Real stories about dating and relationships in New York City. Truth is more interesting than fiction.

Singles

I was brave this weekend.  I walked into a party, by myself, knowing that I probably wouldn’t know a person there. I was invited by someone I’d been trying to connect with for ages (she was the host). But other than her, someone I’d never actually met, I had no idea who might be there.

Somehow I mustered the courage to walk myself inside and brave the polite little crowd and… I didn’t die.

I gotta admit it was scary for me.  As comfortable (and happy) as I am doing most things alone: eating out, going to the movies, traveling – the one thing that’s always scared the crap out of me is parties.  I’m fine walking into a party by myself as long as I know there’ll be at least one or two people there that I know.  But a party full of strangers has always been my achilles heel.  The one activity I couldn’t do alone.

Until this weekend, anyway.

But I digress.  That isn’t even what this post is about. One of the nice people I met while I was there was a young man who’d recently relocated here from Seattle. I asked him what had prompted his move and he said that in Seattle, everyone was coupled up by the time they were 27 and as a single 32 year-old he was feeling out of place.  He decided to move to New York because it was such a great place for single people.

Huh!

I have no idea if what he said about Seattle is true.  I’ve been there a few times, but never “experienced” the dating scene.  But I’d imagine there are lots of places in the country and the world where people are just more couple/marriage minded than New York.

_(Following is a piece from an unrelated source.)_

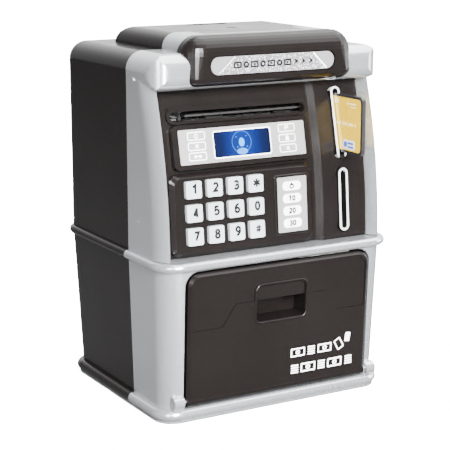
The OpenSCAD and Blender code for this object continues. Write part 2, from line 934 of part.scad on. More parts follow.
// The pinion turns with a tooth gap facing a tooth of the drive gear
module motor_pinion() {
    color("gold") translate([0, motor_y, motor_z]) {
        translate([gear_x - gear_w / 2, 0, 0]) rotate([0, 90, 0])
            rotate([0, 0, mesh_angle + 270 + 180 / pinion_teeth])
                linear_extrude(gear_w) gear_outline(pinion_teeth);
        x_rod(motor_shaft_r, -54, gear_x + gear_w / 2 + 0.5);
    }
}

module feed_motor() {
    color(steel) translate([0, motor_y, motor_z]) difference() {
        union() {
            translate([-56, 0, 0]) rotate([90, 0, 90])
                rounded_block(12, 10, 2, -6.4, 6.4);
            x_rod(2.5, -50, -49);
        }
        x_rod(motor_shaft_r + fit, -54.5, -40);
    }
}

// ---- Coin and card guides ----

module coin_chute() {
    x0 = slot_x - thin_slot_w / 2 - 0.3;
    x1 = slot_x + thin_slot_w / 2 + 0.3;
    color(inner_white) difference() {
        union() {
            box(x0 - 1.2, x0, -38, -4, 86, 119);
            box(x1, x1 + 1.2, -38, -4, 86, 119);
            box(x0 - 1.2, x1 + 1.2, -5.2, -4, 86, 119);
            box(x0 - 1.2, x1 + 1.2, -38, -26, 86, 87.4);
        }
        translate([slot_x, lever_y, lever_z]) x_rod(1, -6, 6);
    }
}

module coin_lever() {
    color("orange") translate([slot_x, lever_y, lever_z]) {
        x_rod(0.95, -4, 4);
        x_rod(2, -0.8, 0.8);
        box(-0.8, 0.8, -1, 1, -9, 0);
    }
}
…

Anyway, since then I’ve been thinking about what he said and poking around online to see if there’s any evidence to back it up. Forbes did a piece last year where they ranked as the number 1 city for singles. Single Minded Women did one more recently where they ranked the Top 10 Cities for . NYC placed 3 (Boston was number 1).

So, I guess, statistically speaking NYC is a pretty good place to be single.  There certainly are a lot of us here.  Which leads me to my obvious follow up point. There are so many of us here.  So many.  So much choice (yeah, I’m back on this again).

Choice is good.  I like choice.  Love choice. And I’ve certainly enjoyed my single life here, in the city.  But yeah, I do think we NYC singles are more than a little for choice. Not that I’d have it any other way.


Tags: , , ,

12 to “Singles”


  1. jackie says:

    the best and worst part of living in nyc is having so many damn choices. do i want chinese food? italian? portuguese? do i go to the Met? the MoMa? the GUG? unless you really know what you want, you can waffle on choices indefinitely.

    which is great and awful at the same time.
    jackie

  2. Kelly says:

    Going to parties by yourself is a good thing, so nice job! It forces you out of your comfort zone. I hated doing it but this was always the most successful way for me to get dates with interesting guys. As for the “so much choice” comment, I totally agree. That’s why so many single women and men stay single…they are always looking for the next better thing. Too many people=harder to find someone. Ironic.

    • Simone Grant says:

      Yes, it’s ironic. But I’m not actually complaining, just observing. I’d like to think that everything is going to work out the way it’s supposed to -whether that means I stay single forever or meet someone, eventually.

  3. I agree with Kelly. While it’s hard for me to go places alone, I find that even walking in alone takes guts. Usually, people are in groups so they’re immediately curious as to who’s stepping into a place unattached. And, it shows you’re willing to go against the grain.

    As for choice? In all the years I spent living in New York, the one thing I knew is that I had too MUCH choice. Now, in Chicago, all I do is crave that choice once again…

    Oh how the grass is always greener!

  4. Fishy says:

    You only have to look at the number of (excellent) dating bloggers in New York. You got a real scene.

  5. Alla says:

    That is definitely a brave move – going to a party of strangers.
    As for New York being the city of singles, I guess it is true about any big city. I am from Russia, and there people from any little city get married before they are 25. But if you go to Moscow, it’s completely different – everyone is career oriented and there is just no time for love. They are quite picky there too (as you said, there is choice) =)
    Good posts as always..

    • Simone Grant says:

      Thanks Alla, and welcome. Kind of bizarre that it’s the same in Moscow, but it makes a lot of sense now that you mention it. It reminds me of something a friend of mine said a long time ago (she moved from NYC to someplace else). She said that everything was easier in her adopted hometown because the competition just wasn’t as fierce – getting a job, a boyfriend/husband, a home. Everything. Less choice, but the competition just isn’t as fierce. Life is just so damn weird.

  6. Avi H says:

    I am proud of you for going to that party alone. I have not managed that one yet but I do everything else alone when need be. My friend asked me last night how on earth I could go to the cinema alone and my response: “With a blanket.” That’s a huge deal cause parties are scary if you know noone. I am glad you went, and conquered.

    • Simone Grant says:

      Thank you. I have to admit, I was a lot easier than I thought it would be. Which is not to say that I’m still not afraid of similar situations in the future. I just won’t let myself be controlled by the fear.